I think nis knacks has more grills and will still be selling items until it runs out I am not sure how many they have but when I talked to Richard when I bought Mine he had plenty,so i would not worry


----------



## omega (Jun 27, 2002)

Nis Knacks is going out of business?


----------



## peter96 (May 4, 2002)

No, this is how rumours get started. Re-read what was said. Don't just assume or ill wish.


----------



## Guest (Jul 9, 2002)

nis knacks is not going out of business


----------



## Guest (Jul 9, 2002)

by the way he has a lot of grilles in stock


----------



## nitestridar (Jun 29, 2002)

Yeah this nis knacks thing was started in another thread. i didn't think they were going out of business!


----------



## Psch91 (May 18, 2002)

I just said IF, because im not sure when I could get them.
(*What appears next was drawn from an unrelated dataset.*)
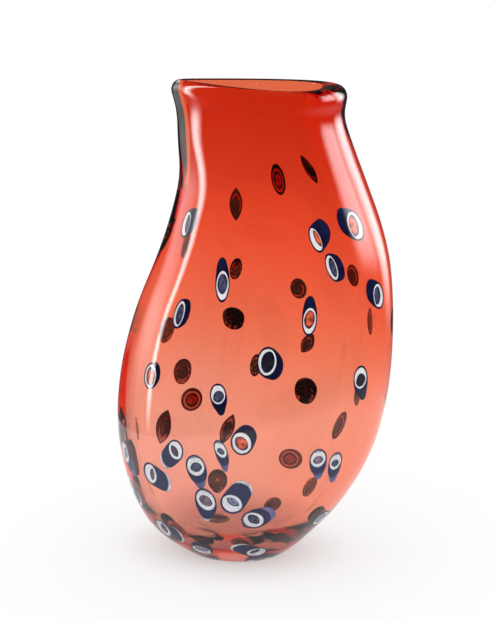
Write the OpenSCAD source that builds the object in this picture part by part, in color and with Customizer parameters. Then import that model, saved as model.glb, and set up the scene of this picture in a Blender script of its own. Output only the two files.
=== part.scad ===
// Hand blown vase: a flattened bottle form in clear glass over a red lining, with slices of
// patterned cane (murrine) sealed between the two glasses. Millimetres, +Z up, X across the wide
// face, origin at the middle of the ground foot.

/* [Body] */
// Height from the ground foot to the crest of the lip
vase_h = 300; // [285:5:315]
// Width of the belly at its widest
belly_w = 176; // [170:2:184]
// Depth of the flattened belly, front to back
belly_d = 112; // [108:2:118]

/* [Lip] */
// How far the lip rounds in at its two narrow ends
lip_round_side = 6; // [5:0.5:7]
// How far the lip rounds in along its two long edges
lip_round_face = 2.4; // [2:0.1:3]
// How far the red lining stops below the crest of the lip
red_below_lip = 1.5; // [1.5:0.5:3]
// Clear glass added at the right-hand corner of the lip
clear_corner = 6; // [5:0.5:7]

/* [Glass walls] */
// Clear glass over the two broad faces
clear_face = 4.5; // [4.4:0.1:5]
// Share of that clear glass left at the lip
clear_lip_share = 0.55; // [0.5:0.05:0.8]
// Clear glass added along the two narrow sides of the belly
clear_side_belly = 3.5; // [3:0.5:4]
// Clear glass added along the two narrow sides of the neck
clear_side_neck = 4.5; // [4:0.5:5]
// Clear glass gathered under the vase, before the foot is ground
clear_bottom = 18; // [17:0.5:19]
// Height over which the gathered bottom thins out into the walls
bottom_fade = 18; // [16:1:20]
// Red lining in the belly
red_belly = 1.6; // [1.4:0.1:1.8]
// Red lining in the neck
red_neck = 3; // [2.6:0.1:3.2]

/* [Murrine] */
// Width of the white ring's outside, as a share of the slice
white_share = 0.84; // [0.8:0.01:0.88]
// Width of the core's outside, as a share of the slice
core_share = 0.56; // [0.5:0.01:0.62]
// Space left between one glass and the next
seam = 0.04; // [0.02:0.01:0.06]

/* [Fineness] */
// Points round each ring of the two blown skins
around = 40; // [32:4:44]
// Rings made between one shaping ring and the next
between = 2; // [1:1:2]
// Sides of a cane slice
cane_sides = 8; // [6:2:8]

/* [Hidden] */
// Shaping rings, from the pole under the foot to the start of the lip:
// height, centre, half width, half depth, fullness of the right end, squareness
SHAPE = [
    [-6.5, 0, 0.5, 0.5, 0, 2],
    [-5.2, 0, 20, 16, 0, 2],
    [2, 0, 35, 31, 0, 2],
    [16, -3, 53.5, 43, 0, 2],
    [40, 0.5, 71, 52, 0, 2],
    [75, 6, 84.5, 56, 0, 2],
    [115, 12, 88, 56, 0, 2],
    [155, 18.5, 84, 50, 0, 2],
    [190, 24.5, 75.5, 43, 0.13, 2.1],
    [215, 25.5, 68, 37, 0.28, 2.2],
    [240, 23.5, 60.5, 31, 0.43, 2.2],
    [262, 18.5, 56.5, 26.5, 0.54, 2.3],
    [280, 15, 54, 24.5, 0.59, 2.3],
    [293, 14, 56.5, 24.5, 0.59, 2.3]
];
// Size of the form that the shaping rings describe
SHAPE_SIZE = [176, 112, 300];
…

I just thought maybe, because they always talk about not having a lot of money, etc, etc... Plus the grill was 60 bucks, and now its 85! I just thought maybe they really need the money or else they might go under.


----------



## rios (Jun 10, 2002)

how can i see what nis knacks has in stock? web site?


----------



## Guest (Jul 10, 2002)

Nis-Knacks
owner - Richard
# - 808-487-7700, leave a message cause he rarely answers
url - http://www.nis-knacks.com


----------



## wickedsr20de (Apr 30, 2002)

I just saw Richard today where I work at and he is not going under.


----------



## nitestridar (Jun 29, 2002)

thats good to hear!


----------



## SXSENIS (Jun 9, 2002)

*chrome grill*

Mosses Nissan has them as well!! a buck fifty...


----------



## omega (Jun 27, 2002)

i think if the grill were less expensive i might go for it, or if i made more money


----------



## iVy (Aug 29, 2002)

i recently purchased an item from nisknacks and it has been a month w/o an answer or confirmation so i wrote a letter to nisknacks asking what was up and richard called me today and said that he would send me my item, but that he has been so busy with his job at Infinity, he is thinking about shuting nisknacks down. i dunno... but thats just what he told me today.


----------



## Guest (Nov 6, 2002)

*Good news/bad news*

Good news, I have had the grill installed for 18 months now. It looks sharp, OEM quality, easy to change and really quite reasonably priced. Bad news, Richard is not taking orders any more. He has pretty much shut it down. check the website.


----------



## san_fran_b14 (Oct 25, 2002)

*nis-knacks*

just got my 97 sentra a few months ago and the b14 chrome grille is in my plans. i just checked nis-knacks and i was dissapointed to find out that they're shutting it down. i pretty much checked the net if there's any other websites that sell these grilles but all my searches end up to nis-knacks. does any b14 owners know of any other sites that sells these grilles? i really like the way the grille looks on the b14.


----------



## nss200sx (Jul 16, 2002)

question??....is there n e other place i can get the gunmetal projectors and corners other than nis knacks???


----------



## JayL1967 (Apr 30, 2002)

They carry the black projectors www.matrixracing.com


----------



## G_Funk013 (Jul 9, 2002)

I found this while browsing eBay.

http://cgi.ebay.com/ebaymotors/ws/eBayISAPI.dll?ViewItem&category=6766&item=1876504003


----------



## Guest (Jan 8, 2003)

Wow, never seen a grill like that before. If I had chrome halos that could look good... Maybe dremmel out the black and put in mesh?


----------



## Ninety-Nine SE-L (May 5, 2002)

that's a wierd grille. It's like the 97-99 style only with chrome around the border, LOL


----------



## dry (Oct 21, 2002)

LOL with a little chrome spray paint you can have that for free.


----------



## OzPunk (Jan 8, 2003)

You can buy those OEM style chrome grilles here:
http://www.nissan-car-body-parts.com/cgi-bin/nissan-car-parts/9553-1.html
Not as cool as the Sunny chrome grille, but a lot cheaper.


----------



## shmuck90 (Oct 28, 2002)

Nis Nacks was the shit


----------



## dry (Oct 21, 2002)

yea too bad they never sent me MY shit... still.


----------